ReplyDeleteThis will also align with how conventional calculators function as they operate in the order of entry which is analogous to executing operators of the same type from left to right.
Newer calculators allow the entry of the whole expression which then becomes subject to the Order of Operations programmed into its algorithm.
Furthermore, this explains why the obelus is used on conventional calculators as it calculates the expression in the order you enter it while newer calculators allow the use of the solidus to accommodate inputting whole expressions using fractions before calculations are executed.

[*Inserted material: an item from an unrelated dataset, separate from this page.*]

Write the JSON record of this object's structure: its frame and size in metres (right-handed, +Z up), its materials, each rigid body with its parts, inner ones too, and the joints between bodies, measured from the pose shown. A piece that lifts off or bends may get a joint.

People seem to misunderstand that Order of Operations is NOT a mathematical concept; it is a syntactic convention. OO is a not a based on a foundation of logic that is universal. It is an agreed upon consensus allowing people to execute expressions in the same order to achieve the same result.
It becomes less confusing if you bring the expression out of the abstract and into a practical problem.
8 people are from 2 equally sized families. Each person has 2 arms and 2 legs. How many arms and legs are there in one family?
8 ÷ 2(2+2)
8÷2*4
4*4
16
There are 8 arms and legs in a family. If you have 2 people in a family, and they each have 2 arms and 2 legs, how many families are there?
8 / 2(2+2)
8 / 2*4
8 / 8
1
In the first example, the obelus is an operator executed on the operands before and after it. This is how conventional calculators work.
In the second example, the solidus acts as a fraction bar separating the expression into the numerator before it and the denominator after it.
If all operators are converted to its opposite and the following operand to its inverse, you would have:
8 * 0.5 * (2+2)
8 * 0.5 * 4 =
(8 * 0.5) * 4 = 16 {Assoc. Prop of Eq.
8 * (0.5 * 4) = 16 {Assoc. Prop. of Eq.
(8 * 4) * 0.5 = 16 {Comm. Prop. of Eq.